## begin Information shown

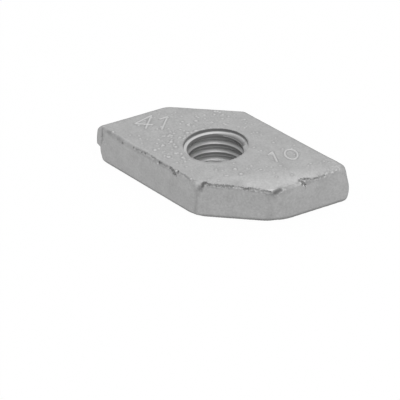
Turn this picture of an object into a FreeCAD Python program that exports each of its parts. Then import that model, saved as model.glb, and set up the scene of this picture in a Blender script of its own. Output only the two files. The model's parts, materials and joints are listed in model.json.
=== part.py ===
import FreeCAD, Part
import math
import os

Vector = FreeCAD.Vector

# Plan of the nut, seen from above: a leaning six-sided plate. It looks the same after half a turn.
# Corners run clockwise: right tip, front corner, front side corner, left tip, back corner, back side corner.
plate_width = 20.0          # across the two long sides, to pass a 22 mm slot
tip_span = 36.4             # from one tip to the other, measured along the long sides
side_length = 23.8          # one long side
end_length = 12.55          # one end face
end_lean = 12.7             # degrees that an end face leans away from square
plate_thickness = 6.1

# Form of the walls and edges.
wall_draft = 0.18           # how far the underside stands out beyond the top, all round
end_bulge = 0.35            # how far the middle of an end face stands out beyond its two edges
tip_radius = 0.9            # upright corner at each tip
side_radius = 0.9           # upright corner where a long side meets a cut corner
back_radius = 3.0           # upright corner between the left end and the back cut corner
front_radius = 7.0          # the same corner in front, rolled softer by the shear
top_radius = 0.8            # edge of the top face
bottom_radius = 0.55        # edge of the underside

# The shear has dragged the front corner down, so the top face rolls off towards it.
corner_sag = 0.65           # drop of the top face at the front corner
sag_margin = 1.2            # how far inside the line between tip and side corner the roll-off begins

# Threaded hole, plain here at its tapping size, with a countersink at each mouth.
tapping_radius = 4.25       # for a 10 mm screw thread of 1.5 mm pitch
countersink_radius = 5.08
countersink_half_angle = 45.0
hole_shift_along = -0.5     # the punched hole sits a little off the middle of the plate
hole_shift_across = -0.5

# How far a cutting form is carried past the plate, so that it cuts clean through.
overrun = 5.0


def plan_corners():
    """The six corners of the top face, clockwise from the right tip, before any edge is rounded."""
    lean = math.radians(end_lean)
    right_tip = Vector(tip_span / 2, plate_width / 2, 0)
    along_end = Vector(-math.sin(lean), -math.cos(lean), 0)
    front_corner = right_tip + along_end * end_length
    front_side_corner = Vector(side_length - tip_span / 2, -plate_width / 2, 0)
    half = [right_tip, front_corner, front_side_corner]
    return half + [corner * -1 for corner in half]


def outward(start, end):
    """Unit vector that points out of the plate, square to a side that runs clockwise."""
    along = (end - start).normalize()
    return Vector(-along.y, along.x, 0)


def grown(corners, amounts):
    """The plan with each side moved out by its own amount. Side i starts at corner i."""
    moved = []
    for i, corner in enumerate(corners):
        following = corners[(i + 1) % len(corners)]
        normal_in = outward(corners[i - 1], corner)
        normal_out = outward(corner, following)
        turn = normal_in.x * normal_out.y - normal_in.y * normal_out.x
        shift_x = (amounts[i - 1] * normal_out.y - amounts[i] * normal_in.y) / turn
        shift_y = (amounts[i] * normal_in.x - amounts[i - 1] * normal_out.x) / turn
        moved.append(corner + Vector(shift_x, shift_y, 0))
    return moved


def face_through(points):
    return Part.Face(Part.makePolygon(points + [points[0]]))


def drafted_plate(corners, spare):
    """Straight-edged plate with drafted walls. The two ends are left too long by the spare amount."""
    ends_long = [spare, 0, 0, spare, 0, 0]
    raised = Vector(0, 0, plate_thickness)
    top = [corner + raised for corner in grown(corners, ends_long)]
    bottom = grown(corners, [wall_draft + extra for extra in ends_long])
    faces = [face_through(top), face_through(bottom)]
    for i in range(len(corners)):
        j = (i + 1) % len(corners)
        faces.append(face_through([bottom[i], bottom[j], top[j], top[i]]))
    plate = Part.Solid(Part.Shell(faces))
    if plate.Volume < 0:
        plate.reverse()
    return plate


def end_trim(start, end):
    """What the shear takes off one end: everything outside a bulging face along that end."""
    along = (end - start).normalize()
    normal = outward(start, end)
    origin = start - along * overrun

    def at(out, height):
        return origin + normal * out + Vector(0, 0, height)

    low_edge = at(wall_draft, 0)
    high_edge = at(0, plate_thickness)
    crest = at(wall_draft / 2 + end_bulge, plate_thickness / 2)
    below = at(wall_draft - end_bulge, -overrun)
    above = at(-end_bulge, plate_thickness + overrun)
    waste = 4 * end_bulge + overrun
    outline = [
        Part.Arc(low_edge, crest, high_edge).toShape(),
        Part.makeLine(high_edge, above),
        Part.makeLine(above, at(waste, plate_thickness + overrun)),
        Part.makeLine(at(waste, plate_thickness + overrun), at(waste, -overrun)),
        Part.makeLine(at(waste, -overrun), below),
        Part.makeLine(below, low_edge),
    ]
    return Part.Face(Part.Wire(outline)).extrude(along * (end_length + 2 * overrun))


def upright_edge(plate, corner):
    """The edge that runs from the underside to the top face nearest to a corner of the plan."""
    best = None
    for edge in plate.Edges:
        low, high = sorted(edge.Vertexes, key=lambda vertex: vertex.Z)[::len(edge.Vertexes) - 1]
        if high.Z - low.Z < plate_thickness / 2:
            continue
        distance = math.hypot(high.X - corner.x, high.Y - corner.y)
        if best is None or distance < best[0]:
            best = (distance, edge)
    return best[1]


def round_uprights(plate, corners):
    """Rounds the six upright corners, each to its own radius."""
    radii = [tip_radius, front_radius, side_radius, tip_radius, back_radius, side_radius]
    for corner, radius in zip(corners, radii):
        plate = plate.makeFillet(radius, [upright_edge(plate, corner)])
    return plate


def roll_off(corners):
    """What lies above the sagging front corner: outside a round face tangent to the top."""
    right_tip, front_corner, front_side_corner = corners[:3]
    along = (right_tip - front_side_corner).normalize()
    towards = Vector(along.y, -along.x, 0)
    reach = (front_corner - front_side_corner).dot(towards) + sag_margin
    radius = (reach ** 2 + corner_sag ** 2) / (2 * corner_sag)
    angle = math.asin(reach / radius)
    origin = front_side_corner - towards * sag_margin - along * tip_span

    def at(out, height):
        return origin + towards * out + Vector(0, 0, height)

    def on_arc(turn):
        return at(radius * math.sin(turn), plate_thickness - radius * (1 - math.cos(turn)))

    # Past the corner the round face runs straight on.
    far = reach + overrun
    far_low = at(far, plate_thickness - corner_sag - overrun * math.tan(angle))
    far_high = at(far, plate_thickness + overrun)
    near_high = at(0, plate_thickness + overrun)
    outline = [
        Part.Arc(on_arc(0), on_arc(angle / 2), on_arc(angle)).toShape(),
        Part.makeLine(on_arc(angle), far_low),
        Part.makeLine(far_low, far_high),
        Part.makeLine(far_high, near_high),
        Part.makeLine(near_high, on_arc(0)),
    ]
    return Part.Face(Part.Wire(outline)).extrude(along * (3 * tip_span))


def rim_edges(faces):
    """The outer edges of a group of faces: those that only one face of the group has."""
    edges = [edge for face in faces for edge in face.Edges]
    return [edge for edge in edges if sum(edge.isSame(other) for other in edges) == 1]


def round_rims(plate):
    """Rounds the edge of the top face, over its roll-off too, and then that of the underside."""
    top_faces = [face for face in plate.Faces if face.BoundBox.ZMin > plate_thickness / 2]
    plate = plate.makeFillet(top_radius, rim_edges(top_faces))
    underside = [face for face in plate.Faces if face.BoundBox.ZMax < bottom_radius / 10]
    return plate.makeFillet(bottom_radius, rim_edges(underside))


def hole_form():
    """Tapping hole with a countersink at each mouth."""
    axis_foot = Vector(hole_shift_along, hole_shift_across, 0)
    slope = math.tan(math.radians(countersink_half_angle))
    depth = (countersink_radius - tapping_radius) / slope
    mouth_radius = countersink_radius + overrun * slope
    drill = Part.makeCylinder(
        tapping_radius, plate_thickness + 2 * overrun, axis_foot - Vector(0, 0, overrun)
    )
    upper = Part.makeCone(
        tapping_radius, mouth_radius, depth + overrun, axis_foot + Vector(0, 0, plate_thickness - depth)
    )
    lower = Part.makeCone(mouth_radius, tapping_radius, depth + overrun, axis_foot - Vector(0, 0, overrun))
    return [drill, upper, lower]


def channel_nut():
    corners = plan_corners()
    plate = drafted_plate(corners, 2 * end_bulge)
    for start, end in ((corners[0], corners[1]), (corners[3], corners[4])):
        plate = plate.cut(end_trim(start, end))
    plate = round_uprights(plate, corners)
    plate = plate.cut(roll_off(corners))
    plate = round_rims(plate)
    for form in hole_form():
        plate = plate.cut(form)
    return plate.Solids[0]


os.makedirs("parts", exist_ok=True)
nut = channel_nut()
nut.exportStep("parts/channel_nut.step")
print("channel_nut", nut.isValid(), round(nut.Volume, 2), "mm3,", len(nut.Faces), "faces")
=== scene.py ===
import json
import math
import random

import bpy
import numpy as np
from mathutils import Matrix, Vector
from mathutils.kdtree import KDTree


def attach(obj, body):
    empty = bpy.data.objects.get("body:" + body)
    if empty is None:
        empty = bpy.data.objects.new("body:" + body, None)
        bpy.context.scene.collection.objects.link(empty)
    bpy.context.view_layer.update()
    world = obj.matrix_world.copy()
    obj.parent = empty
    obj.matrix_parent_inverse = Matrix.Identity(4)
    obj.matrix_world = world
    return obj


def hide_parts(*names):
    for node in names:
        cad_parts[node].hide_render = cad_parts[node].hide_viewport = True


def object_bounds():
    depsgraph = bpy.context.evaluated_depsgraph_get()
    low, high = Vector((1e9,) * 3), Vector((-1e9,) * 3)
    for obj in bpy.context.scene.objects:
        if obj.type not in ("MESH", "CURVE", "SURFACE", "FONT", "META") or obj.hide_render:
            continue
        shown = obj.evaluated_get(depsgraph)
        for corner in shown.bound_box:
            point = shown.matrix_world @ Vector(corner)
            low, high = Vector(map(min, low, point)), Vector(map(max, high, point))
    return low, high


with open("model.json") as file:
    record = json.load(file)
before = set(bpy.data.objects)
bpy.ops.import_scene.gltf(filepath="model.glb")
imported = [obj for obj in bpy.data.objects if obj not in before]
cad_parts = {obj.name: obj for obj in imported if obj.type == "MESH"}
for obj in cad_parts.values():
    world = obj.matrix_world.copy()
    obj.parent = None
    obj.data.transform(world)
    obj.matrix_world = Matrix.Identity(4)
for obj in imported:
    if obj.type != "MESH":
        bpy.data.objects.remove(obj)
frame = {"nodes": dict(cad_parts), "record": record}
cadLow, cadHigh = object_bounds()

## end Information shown

> _Brief_:
Starting with the line that contains "nut = channel_nut()", repeat each line exactly, and stop once the line that contains "for node in" has been repeated.

> _Exercise solution_:
nut = channel_nut()
nut.exportStep("parts/channel_nut.step")
print("channel_nut", nut.isValid(), round(nut.Volume, 2), "mm3,", len(nut.Faces), "faces")
=== scene.py ===
import json
import math
import random

import bpy
import numpy as np
from mathutils import Matrix, Vector
from mathutils.kdtree import KDTree


def attach(obj, body):
    empty = bpy.data.objects.get("body:" + body)
    if empty is None:
        empty = bpy.data.objects.new("body:" + body, None)
        bpy.context.scene.collection.objects.link(empty)
    bpy.context.view_layer.update()
    world = obj.matrix_world.copy()
    obj.parent = empty
    obj.matrix_parent_inverse = Matrix.Identity(4)
    obj.matrix_world = world
    return obj


def hide_parts(*names):
    for node in names:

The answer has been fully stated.